▶ AIM OF THE EXERCISE: Output the lines below exactly, please, from the first line until the line with "pale floor, white", counting both.

▶ MATERIAL:
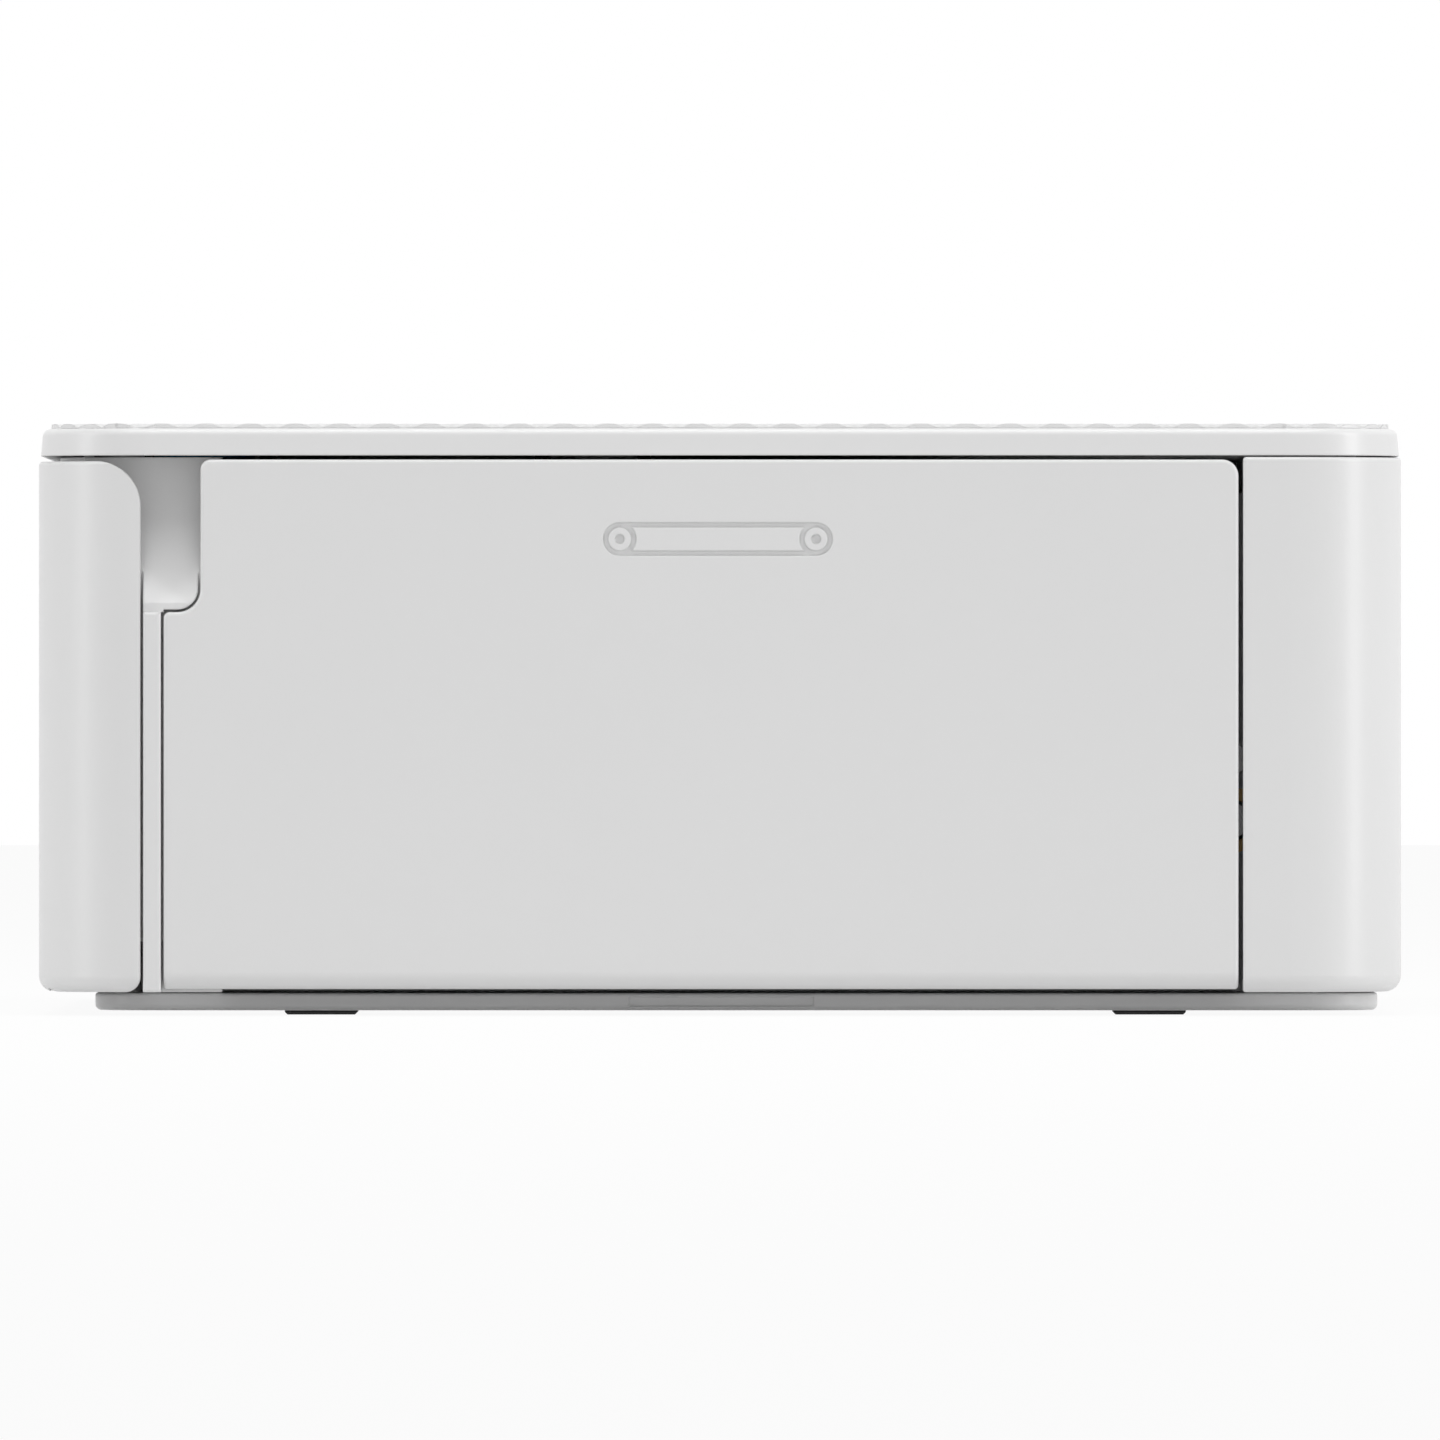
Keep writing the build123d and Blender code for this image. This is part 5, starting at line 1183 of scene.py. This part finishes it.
@dataclass(frozen=True)
class Studio:
    """Plain pale floor, white surroundings, soft lamps and the camera."""

    aim: tuple[float, float, float] = (0.0, 0.0, 0.0288)
    camera_distance: float = 3.0
    face_x: float = 0.0911
    frame_width: float = 0.1401
    sensor: float = 36.0
    clip_start: float = 0.01
    floor_size: float = 8.0
    floor_colour: Colour = (0.80, 0.80, 0.80)
    floor_roughness: float = 0.9
    floor_glow: float = 0.93
    world_strength: float = 0.41
    lamps: tuple[Lamp, ...] = (
        Lamp("rear strip", place=(0.42, 1.0, 0.35), size=(0.25, 0.9), power=4.4),
        Lamp("front strip", place=(0.40, -1.1, 0.35), size=(0.25, 0.9), power=3.2),
        Lamp("overhead softbox", place=(0.25, 0.0, 1.15), size=(0.7, 0.9), power=6.5))

    @staticmethod
    def seen_white(sheet: NodeSheet) -> bpy.types.NodeSocket:
        """Finds the rays that should meet plain white: from the camera, gloss and glass.

        Args:
            sheet: The material's or the world's sheet.

        Returns:
            1 for those rays and 0 for the rest.
        """
        path = sheet.add("ShaderNodeLightPath")
        glossy = sheet.maths("MAXIMUM", path.outputs["Is Glossy Ray"],
                             path.outputs["Is Transmission Ray"])
        return sheet.maths("MAXIMUM", path.outputs["Is Camera Ray"], glossy)

    def camera(self) -> None:
        """Places the camera at the photograph's angle, square to the cassette door."""
        data = bpy.data.cameras.new("camera")
        data.sensor_width = self.sensor
        data.lens = self.sensor * self.camera_distance / self.frame_width
        data.clip_start = self.clip_start
        camera = bpy.data.objects.new("camera", data)
        bpy.context.scene.collection.objects.link(camera)
        camera.location = (self.face_x + self.camera_distance, self.aim[1], self.aim[2])
        camera.rotation_euler = (math.pi / 2, 0, math.pi / 2)
        bpy.context.scene.camera = camera

    def floor(self) -> None:
        """Lays a pale floor that shows white to the camera and keeps the object's shadow."""
        Bench.clear()
        bpy.ops.mesh.primitive_plane_add(size=self.floor_size, location=(0, 0, 0))
        floor = bpy.context.object
        floor.name = "floor"
        material = bpy.data.materials.new("pale floor")
        material.use_nodes = True
        sheet = NodeSheet(material.node_tree)
        shader = material.node_tree.nodes["Principled BSDF"]
        shader.inputs["Base Color"].default_value = tinted(self.floor_colour)
        shader.inputs["Roughness"].default_value = self.floor_roughness
        glow = sheet.add("ShaderNodeEmission")
        mix = sheet.add("ShaderNodeMixShader")
        sheet.join(sheet.maths("MULTIPLY", self.seen_white(sheet), self.floor_glow),
                   mix.inputs["Fac"])
        sheet.join(shader.outputs["BSDF"], mix.inputs[1])
        sheet.join(glow.outputs["Emission"], mix.inputs[2])
        output = material.node_tree.nodes["Material Output"]
        sheet.join(mix.outputs["Shader"], output.inputs["Surface"])
        floor.data.materials.append(material)

    def world(self) -> None:
        """Surrounds the scene with even light, white to the camera."""
        world = bpy.data.worlds.new("studio")
        world.use_nodes = True
        bpy.context.scene.world = world
        sheet = NodeSheet(world.node_tree)
        background = world.node_tree.nodes["Background"]
        background.inputs["Color"].default_value = (1, 1, 1, 1)
        sheet.join(sheet.spread(self.seen_white(sheet), self.world_strength, 1.0),
                   background.inputs["Strength"])

    def hang(self, lamp: Lamp) -> None:
        """Hangs one lamp so that it faces the printer.

        Args:
            lamp: The lamp.
        """
        data = bpy.data.lights.new(lamp.name, "AREA")
        data.shape = "RECTANGLE"
        data.size, data.size_y = lamp.size
        data.energy = lamp.power
        hung = bpy.data.objects.new(lamp.name, data)
        bpy.context.scene.collection.objects.link(hung)
        hung.location = lamp.place
        ray = Vector(self.aim) - Vector(lamp.place)
        hung.rotation_euler = ray.to_track_quat("-Z", "Y").to_euler()

    def build(self) -> None:
        """Builds the studio."""
        self.camera()
        self.floor()
        self.world()
        for lamp in self.lamps:
            self.hang(lamp)
        bpy.context.scene.view_settings.view_transform = "Standard"


def main() -> None:
    """Builds the pieces in order, then the studio."""
    logging.basicConfig(level=logging.INFO, format="%(message)s")
    finishes = FinishShelf()
    finishes.dress_frame()
    for part in (PillowedTop(), HeadSprings(), *KEY_SIGNS):
        piece = part.build(finishes)
        log.info("built %s with %d faces", piece.name, len(piece.data.polygons))
    Studio().build()


if __name__ == "__main__":
    main()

▶ TASK RESULT:
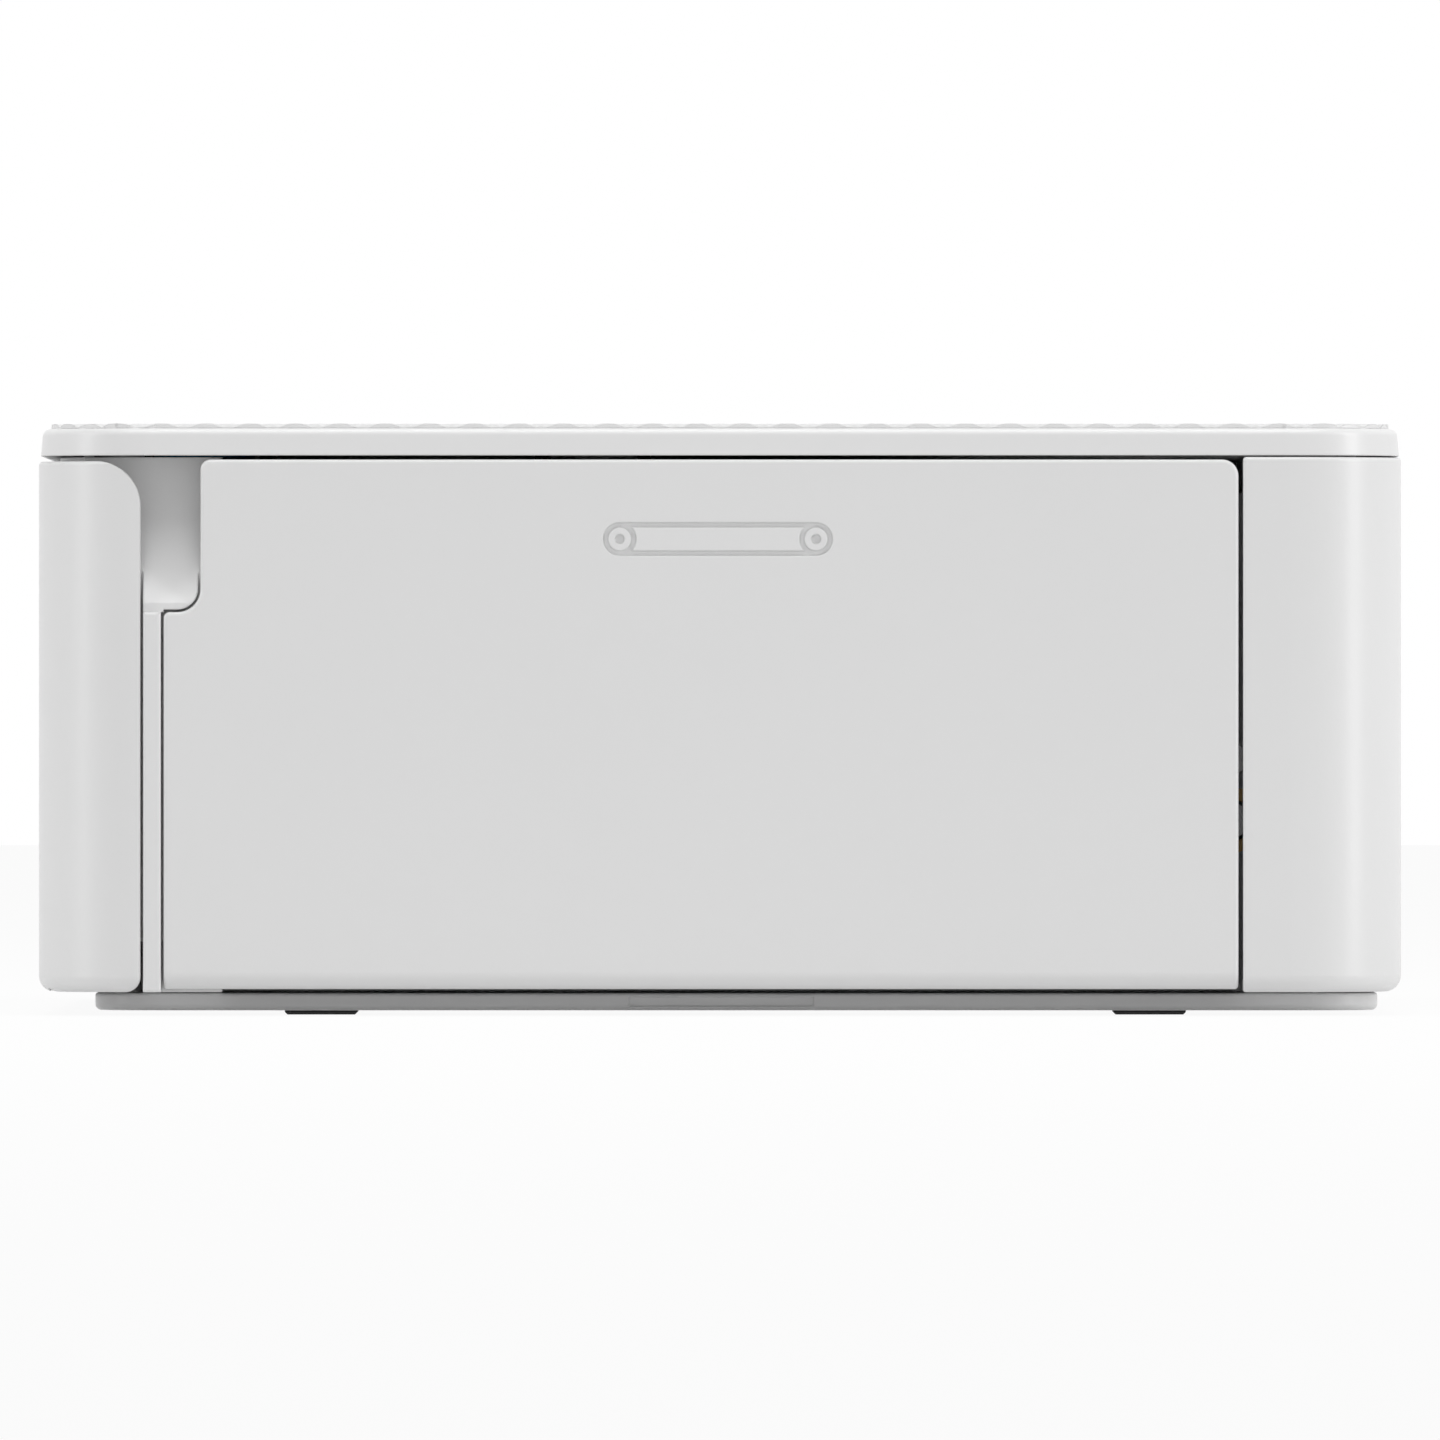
Keep writing the build123d and Blender code for this image. This is part 5, starting at line 1183 of scene.py. This part finishes it.
@dataclass(frozen=True)
class Studio:
    """Plain pale floor, white surroundings, soft lamps and the camera."""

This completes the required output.